日産自動車は「ゼロ・エミッションフォーラム2024」を開催した。EVを中心とした脱炭素社会の実現に向けた取り組みについて語るフォーラムで、日産自動車と協力してカーボンニュートラル実現を目指す自治体や大学が登壇した。
日産自動車は2024年2月2日、東京都内で「ゼロ・エミッションフォーラム2024」を開催した。EV(電気自動車)を中心とした脱炭素社会の実現に向けた取り組みについて語るフォーラムで、日産自動車と協力してカーボンニュートラル実現を目指す自治体や大学が登壇した。また、衆議院議員の小泉進次郎氏も参加し、EVへの期待などを語った。この記事では当日の講演を抜粋して紹介する。
最初に日産自動車 執行役副社長の星野朝子氏が登場し、能登半島地震の被災地での支援活動や、EV活用を支援する取り組み「ブルー・スイッチ活動」について語った。
日産自動車は2021年に石川県と災害連携協定を締結。石川県内の販売会社と協力して、能登半島地震の発生直後から災害連携協定に基づいてEVやポータブル充電器を届けた。ただ、「通信障害によって被害の大きさや停電の地域などが把握しにくく、当初はどこにEVやポータブル充電器を届けるべきか分からなかった」(星野氏)。
道路の寸断も問題になった。クルマの通信機能を通じて通行実績を把握できたが、道路が開通しても通行できるのは緊急車両に限定されており、EVが向かうことができないという出来事もあった。被災地に向かうEVを緊急車両に指定してもらえるかどうかなど調整が必要になったが、その一方で余震が続いたので、日産自動車や販売会社の社員をどこまで派遣できるか、安全をどう担保するか、販売会社の社員の被災など、さまざまな問題に直面した。
「現地での判断や意思決定も必要であるなど、多く学ばせてもらった。知見は災害連携協定を結んでいる他の自治体にも共有していきたい」と星野氏は能登半島地震での支援活動を振り返った。
ブルー・スイッチ活動は2018年5月にスタートした。2019年9月に千葉県に大規模な停電や被害をもたらした台風が、ブルー・スイッチ活動での災害連携協定が広がるきっかけになったと星野氏は振り返る。千葉県には50台のEV「リーフ」を派遣し、避難所だけでなく老人ホームや保育園などさまざまな場所で活動した。

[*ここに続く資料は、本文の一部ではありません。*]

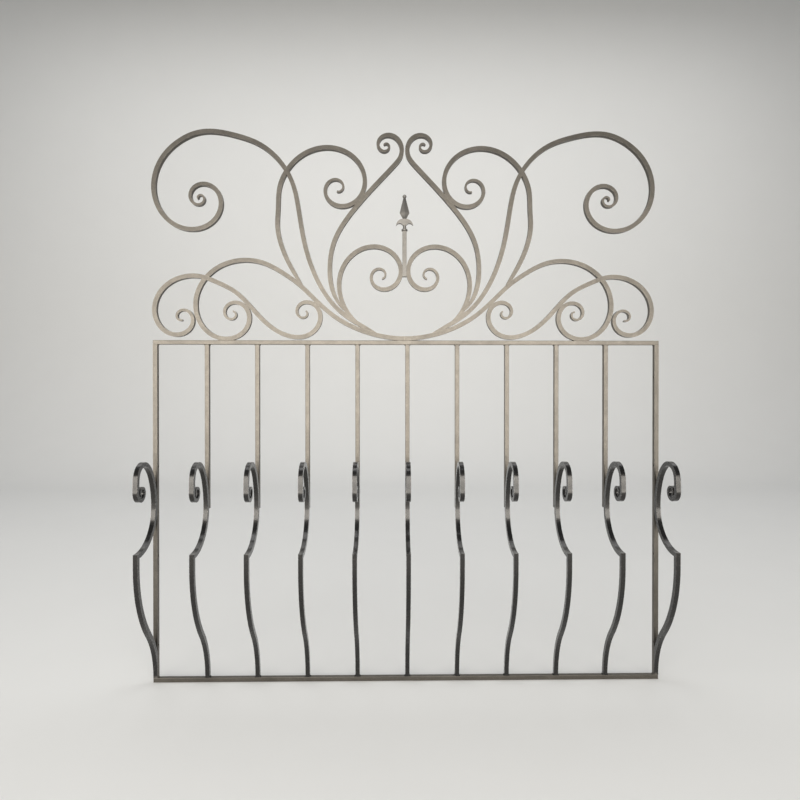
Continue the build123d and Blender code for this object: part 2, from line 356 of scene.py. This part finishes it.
world = bpy.data.worlds.new("studio")
bpy.context.scene.world = world
world.use_nodes = True
sky = world.node_tree
sky.nodes.clear()
ray = sky.nodes.new("ShaderNodeLightPath")
seen = sky.nodes.new("ShaderNodeBackground")
seen.inputs[0].default_value = (0.93, 0.93, 0.92, 1)
seen.inputs[1].default_value = 0.75
unseen = sky.nodes.new("ShaderNodeBackground")
unseen.inputs[0].default_value = (0.80, 0.84, 0.88, 1)
unseen.inputs[1].default_value = 0.22
blend = sky.nodes.new("ShaderNodeMixShader")
end = sky.nodes.new("ShaderNodeOutputWorld")
sky.links.new(ray.outputs["Is Camera Ray"], blend.inputs[0])
sky.links.new(unseen.outputs[0], blend.inputs[1])
sky.links.new(seen.outputs[0], blend.inputs[2])
sky.links.new(blend.outputs[0], end.inputs[0])


def softbox(name, place, target, size, radiance, colour):
    """A large soft panel of even brightness."""
    light = bpy.data.lights.new(name, "AREA")
    light.shape = "RECTANGLE"
    light.size, light.size_y = size
    light.energy = radiance * math.pi * size[0] * size[1]
    light.color = colour
    thing = bpy.data.objects.new(name, light)
    thing.location = place
    thing.rotation_euler = (Vector(target) - Vector(place)).to_track_quat("-Z", "Y").to_euler()
    thing.visible_camera = False
    bpy.context.scene.collection.objects.link(thing)
    return thing


WARM = (1.0, 0.955, 0.88)
softbox("front_panel", (-0.3, -4.6, 1.3), (0, 0, 1.1), (7.5, 2.6), 6.6, WARM)
softbox("top_panel", (-0.6, -0.9, 3.4), (0, 0, 0.6), (2.2, 1.0), 3.0, (1, 1, 1))
softbox("ground_panel", (0, 2.0, 5.2), (0, 2.6, 0), (9.0, 3.0), 1.7, (1, 1, 1))

# ---- camera ----
camera = bpy.data.objects.new("camera", bpy.data.cameras.new("camera"))
camera.data.sensor_width = 36.0
camera.data.lens = LENS
camera.data.clip_start = 0.05
camera.location = VIEW_PLACE
camera.rotation_euler = (math.radians(VIEW_PITCH), 0, math.radians(VIEW_YAW))
bpy.context.scene.collection.objects.link(camera)
bpy.context.scene.camera = camera
bpy.context.scene.view_settings.view_transform = "Standard"
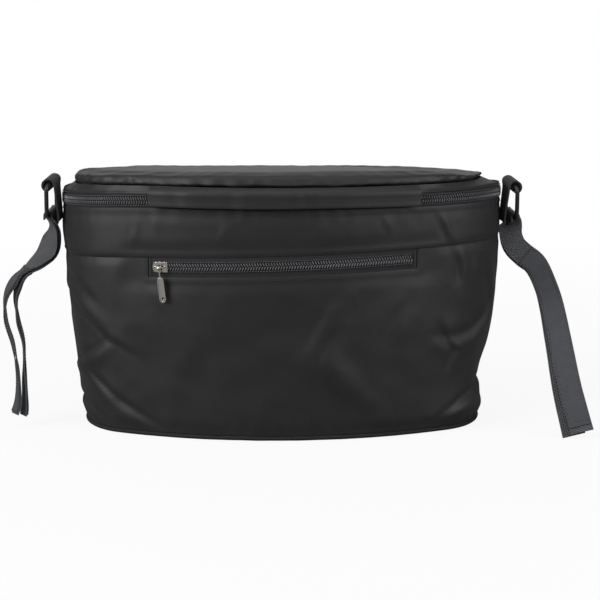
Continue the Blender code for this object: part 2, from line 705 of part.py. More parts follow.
def make_sliders():
    """Sliders and pulls of both zips, each with its origin on its own axis."""
    run = run_at(POCKET_LEFT) + END_BAR_WIDTH + POCKET_SLIDER_INSET
    height = pocket_zip(rim(run)[0])
    place_on_zip(make_slider("pocket_slider", -1, POCKET_BRIDGE_HEIGHT), run, height, POCKET_SLOPE)
    bar = slider_face() - POCKET_BRIDGE_HEIGHT + BRIDGE_BAR / 2
    place_on_zip(make_hanging_pull("pocket_pull"), run, height, POCKET_SLOPE, depth=bar)
    for name, side in (("left", -1), ("right", 1)):
        run = side * MAIN_SLIDER_SPACING
        place_on_zip(make_slider(f"main_slider_{name}", -side, MAIN_BRIDGE_HEIGHT), run, ZIP_HEIGHT, 0)
        bar = slider_face() - SLIDER_CLEARANCE - PULL_THICKNESS / 2
        place_on_zip(make_flat_pull(f"main_pull_{name}", side), run, ZIP_HEIGHT, 0, depth=bar,
                     along=side * PULL_THICKNESS)


# Side loops, rings and straps

def loop_centre(side):
    """Middle of the ring's top bar, in its webbing loop."""
    height = LEFT_LOOP_HEIGHT if side < 0 else RIGHT_LOOP_HEIGHT
    x = HALF_WIDTH + LOOP_STANDOFF + STRAP_THICKNESS + LOOP_TUBE_RADIUS
    return Vector((side * x, LOOP_PLACE, height))


def bar_direction(side):
    """Along the ring's bars: back, up and in towards the wall."""
    return Vector((-0.25 * side, 0.94, 0.20)).normalized()


def ring_down(side):
    """Down the ring's plane, square to its bars."""
    hang = Vector((0.12 * side, -0.15, -1))
    bar = bar_direction(side)
    return (hang - bar * hang.dot(bar)).normalized()


def make_loop(side, name):
    """Webbing sewn to the side, folded over to a tube for the ring's top bar."""
    centre = loop_centre(side)
    out = Vector((side, 0, 0))
    up = Vector((0, 0, 1))
    radius = LOOP_TUBE_RADIUS + STRAP_THICKNESS / 2
    foot_height = centre.z - LOOP_FOOT
    wall = wall_at(LOOP_PLACE + STRAP_WIDTH / 2, foot_height)
    foot = Vector((side * (wall + SEAM_GAP + STRAP_THICKNESS / 2), LOOP_PLACE, foot_height))
    path = [foot, foot.lerp(centre - out * radius - up * 0.004, 0.5), centre - out * radius - up * 0.004]
    for i in range(11):
        turn = pi - i * radians(27)
        path.append(centre + out * radius * cos(turn) + up * radius * sin(turn))
    along = Vector((0, 1, 0))
    bar = bar_direction(side)
    sides = []
    for i in range(len(path)):
        share = min(1.0, max(0.0, (i - 1) / 3))
        sides.append(along.lerp(bar, share).normalized())
    sweep(name, path, sides, flat_section(STRAP_WIDTH * 0.9, STRAP_THICKNESS), "webbing")


def wall_at(y, height):
    """Distance from the middle to the side wall's outer face at y."""
    run = FRONT_RUN + CORNER_RUN
    while wall_point(run, height, 0).y > y and run > FRONT_RUN:
        run -= 0.001
    return wall_point(run, height, 0).x


def make_ring(side, name):
    """Moulded rectangular ring with rounded corners, bars for the loop and the strap."""
    top = loop_centre(side)
    bar, down = bar_direction(side), ring_down(side)
    half = RING_SPAN / 2
    across, low = half - RING_CORNER, RING_HEIGHT - RING_CORNER
    corners = [(across, RING_CORNER), (across, low), (-across, low), (-across, RING_CORNER)]
    path = []
    for k, (a, b) in enumerate(corners):
        for i in range(5):
            turn = -pi / 2 + k * pi / 2 + pi / 2 * i / 4
            path.append(top + bar * (a + RING_CORNER * cos(turn)) + down * (b + RING_CORNER * sin(turn)))
    normal = bar.cross(down)
    thing = sweep(name, path, [normal] * len(path), round_section(RING_WIRE, 10), "moulded", closed=True)
    move_origin(thing, top)


def move_origin(thing, spot):
    """Set the object's origin without moving its shape."""
    thing.data.transform(Matrix.Translation(-spot))
    thing.location = spot


# Route of each strap from the ring's lower bar to its tips: x, y, z and the direction across it
LEFT_STRAP = [
    ((-0.1985, 0.0130, 0.1530), (0.10, -0.97, -0.15)),
    ((-0.2075, 0.0100, 0.1380), (0.25, -0.94, -0.10)),
    ((-0.2190, 0.0060, 0.1220), (0.34, -0.92, -0.05)),
    ((-0.2270, 0.0020, 0.1020), (0.34, -0.93, 0.00)),
    ((-0.2250, -0.002, 0.0720), (0.30, -0.95, 0.00)),
    ((-0.2230, -0.006, 0.0420), (0.28, -0.96, 0.00)),
    ((-0.2240, -0.010, 0.0080), (0.28, -0.96, 0.00)),
]
RIGHT_STRAP = [
    ((0.1985, 0.0130, 0.1515), (0.40, -0.90, -0.20)),
    ((0.2070, 0.0060, 0.1375), (0.60, -0.75, -0.22)),
    ((0.2180, -0.005, 0.1200), (0.78, -0.58, -0.20)),
    ((0.2275, -0.019, 0.0980), (0.88, -0.44, -0.12)),
    ((0.2350, -0.035, 0.0700), (0.93, -0.34, -0.06)),
    ((0.2410, -0.051, 0.0380), (0.95, -0.28, -0.04)),
    ((0.2465, -0.067, 0.0070), (0.96, -0.24, -0.04)),
]


def strap_line(side, route):
    """Smoothed middle line and across vectors, starting at the ring's lower bar."""
    bottom = loop_centre(side) + ring_down(side) * RING_HEIGHT
    points = [bottom, bottom + ring_down(side) * STRAP_LEAD] + [Vector(p) for p, w in route]
    across = [-bar_direction(side)] * 2 + [Vector(w) for p, w in route]
    return smooth_path(points, 4), [w.normalized() for w in smooth_path(across, 4)]


def tail_offsets(count):
    """How far each tail lies from the middle line, from the ring to the tip."""
    start = RING_WIRE + STRAP_CLEARANCE + STRAP_THICKNESS / 2
    run = STRAP_THICKNESS / 2 + TAIL_SPREAD
    tip = STRAP_THICKNESS / 2 + TIP_SPREAD
    result = []
    for i in range(count):
        share = min(1.0, i / (count * 0.22))
        late = max(0.0, i / (count - 1) - 0.45) / 0.55
        result.append(ease(start, run, share) + (tip - run) * late)
    return result


def frame_at(line, across, i):
    """Across and outward unit vectors square to the line at point i."""
    along = (line[min(i + 1, len(line) - 1)] - line[max(i - 1, 0)]).normalized()
    flat = (across[i] - along * across[i].dot(along)).normalized()
    return flat, along.cross(flat)


def make_strap(side, name, route):
    """Webbing folded round the ring's lower bar, with two tails and a fastening tape on each."""
    line, across = strap_line(side, route)
    offsets = tail_offsets(len(line))
    frames = [frame_at(line, across, i) for i in range(1, len(line))]
    bar = -bar_direction(side)
    down = ring_down(side)
    outward = frames[0][1] - bar * frames[0][1].dot(bar)
    outward = (outward - down * outward.dot(down)).normalized()
    turns = [pi * i / 8 for i in range(9)]
    radial = [outward * cos(turn) - down * sin(turn) for turn in turns]
    arc = [line[0] + spoke * offsets[0] for spoke in radial]
    tails = {way: [line[i + 1] + out * offsets[i + 1] * way for i, (flat, out) in enumerate(frames)]
             for way in (1, -1)}
    flats = [flat for flat, out in frames]
    path = tails[1][::-1] + arc + tails[-1]
    sides = flats[::-1] + [bar] * len(arc) + flats
    outs = [out for flat, out in frames][::-1] + radial + [-out for flat, out in frames]
    sweep(name, path, sides, flat_section(STRAP_WIDTH, STRAP_THICKNESS), "webbing", outs=outs)
    start = round(len(frames) * TAPE_START)
    lift = STRAP_THICKNESS / 2 + SEAM_GAP + HOOK_TAPE / 2
    for kind, way in (("hook", 1), ("loop", -1)):
        away = [out * way for flat, out in frames[start:-1]]
        piece = [spot + out * lift for spot, out in zip(tails[way][start:-1], away)]
        tape = flat_section(STRAP_WIDTH - TAPE_INSET, HOOK_TAPE)
        sweep(f"{name}_{kind}_tape", piece, flats[start:-1], tape, "webbing", outs=away)


def main():
    """Clear the scene and model every sub-part."""
    for thing in list(bpy.data.objects):
        bpy.data.objects.remove(thing)
    make_base()
    make_walls()
    make_pocket()
    make_main_zip()
    make_lid()
    make_sliders()
    for side, name, route in ((-1, "left", LEFT_STRAP), (1, "right", RIGHT_STRAP)):
        make_loop(side, f"{name}_loop")
        make_ring(side, f"{name}_ring")
        make_strap(side, f"{name}_strap", route)


main()
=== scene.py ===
"""Dresses the stroller organizer's frame in cloth, webbing, zips and metal, and stages it."""
from math import atan2, cos, exp, pi, radians, sin, sqrt

import bpy
import numpy as np
from bpy.props import FloatProperty, FloatVectorProperty, PointerProperty, StringProperty
from mathutils import Matrix, Vector, noise


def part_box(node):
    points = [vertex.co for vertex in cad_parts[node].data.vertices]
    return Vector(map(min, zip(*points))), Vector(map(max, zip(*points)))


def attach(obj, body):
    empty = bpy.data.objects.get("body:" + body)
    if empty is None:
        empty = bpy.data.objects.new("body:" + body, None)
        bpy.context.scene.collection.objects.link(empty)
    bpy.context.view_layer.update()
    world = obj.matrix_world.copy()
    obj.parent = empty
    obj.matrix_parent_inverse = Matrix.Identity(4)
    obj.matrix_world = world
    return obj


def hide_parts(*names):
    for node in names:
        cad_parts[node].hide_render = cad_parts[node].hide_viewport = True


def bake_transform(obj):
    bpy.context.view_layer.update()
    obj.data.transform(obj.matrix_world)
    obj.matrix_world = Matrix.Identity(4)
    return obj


bl_info = {
    "name": "Stroller Organizer",
    "version": (1, 0, 0),
    "blender": (4, 5, 0),
    "location": "3D View > Sidebar > Organizer",
    "description": "Makes the cloth, webbing, zips and metal of a stroller organizer bag",
    "category": "Object",
}

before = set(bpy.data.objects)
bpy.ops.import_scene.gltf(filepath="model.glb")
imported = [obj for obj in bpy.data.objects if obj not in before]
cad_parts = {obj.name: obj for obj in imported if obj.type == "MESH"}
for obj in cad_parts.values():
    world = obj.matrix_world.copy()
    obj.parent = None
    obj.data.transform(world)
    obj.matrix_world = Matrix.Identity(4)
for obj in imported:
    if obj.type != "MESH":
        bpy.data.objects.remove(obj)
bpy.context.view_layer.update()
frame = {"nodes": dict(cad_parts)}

# Measures in metres that several pieces share
SEAM = 0.0003           # gap between neighbouring layers of cloth
STEP = 0.0026           # mesh step of the outer cloth
THIN = 0.0005           # thickness of linings and binding tape
STITCH = 0.0031         # pitch of the topstitching
STITCH_END = 0.003      # where topstitching stops before the hinge
SPINE_END = 0.075       # from the bag's end to the end of the line that a disc closes on
SPINE_PLACE = 0.008     # that line's place, front to back
SWELL_FRAMES = 20       # length of the pad's simulation
DROOP_START = 0.105     # run at which the rim starts to sag
SAG_FOOT = 0.105        # height above which the wall sags with its rim


def length(name, default, text):
    """A size in metres."""
    return FloatProperty(name=name, description=text, default=default, unit="LENGTH", precision=5)


def number(name, default, text, **limits):
    """A plain number."""
    return FloatProperty(name=name, description=text, default=default, **limits)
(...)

これが災害時にEVが貢献できることを広く知ってもらうきっかけになったという。
2050年までにカーボンニュートラルを目指すという政府目標も、ブルー・スイッチ活動の追い風となった。災害連携だけでなく、SDGsやエネルギーマネジメント、地域の交通の課題解決、サステナブルツーリズムなども含めた包括的な協定に変化していった。これまでに240の自治体とブルー・スイッチ活動で協定を結んだが、現状は点での取り組みだ。「これを面に広げていきたい。使用済みバッテリーを活用したサーキュラーエコノミーなども推進したい」(星野氏)
ただ、EVの普及はまだ道半ばだ。日本の新車販売に占めるEVの比率は2.2%で、先進国の中では低迷している。日産としてのEV販売比率も11%強だ。ゼロエミッション社会の実現に向けて、EVの販売拡大だけでなくさまざまな取り組みが必要だという。
今後はエネルギーマネジメントの重要性が増す。AI(人工知能)やデジタルの活用が進むことで、電力の需要は飛躍的に高まる。10倍、20倍の電力が必要になるという試算も複数あるという。「企業や家庭の節電によってカバーできる規模ではない。石炭や石油を使った火力発電で将来の需要をまかなっていくとCO2削減の目標から後退してしまうため、再生可能エネルギーの活用はますます必要になる」と星野氏は語った。
「再生可能エネルギーの活用を進めるということは、電気をためる必要性が増す。定置型の蓄電池だけでなくEVが普及すれば、エネルギーを無駄にしないサステナブルな社会の構築に役立つことができる。長年EVを販売する中で蓄積したデータや実証実験の経験をエネルギーマネジメントに生かしていきたい」(星野氏)
続いて、日産自動車と包括連携協定を結ぶ北海道美瑛町 町長の角和浩幸氏が登壇した。角和氏は2005年に美瑛町に移住。オーガニック農業に取り組む中で、次世代のために豊かな環境を守り継ぎたいと決意し、町議会議員を経て2019年から町長を務めている。
美瑛町は農業と環境を基幹産業とする。面積の7割を森林が占めており、大雪山国立公園を有する活火山の十勝岳など豊かな自然に恵まれている。「スカイライン」のファンがよく知る“ケンとメリーの木”や、Apple製PCの壁紙にも採用された“青い池”も町内にあり、観光客に人気だという。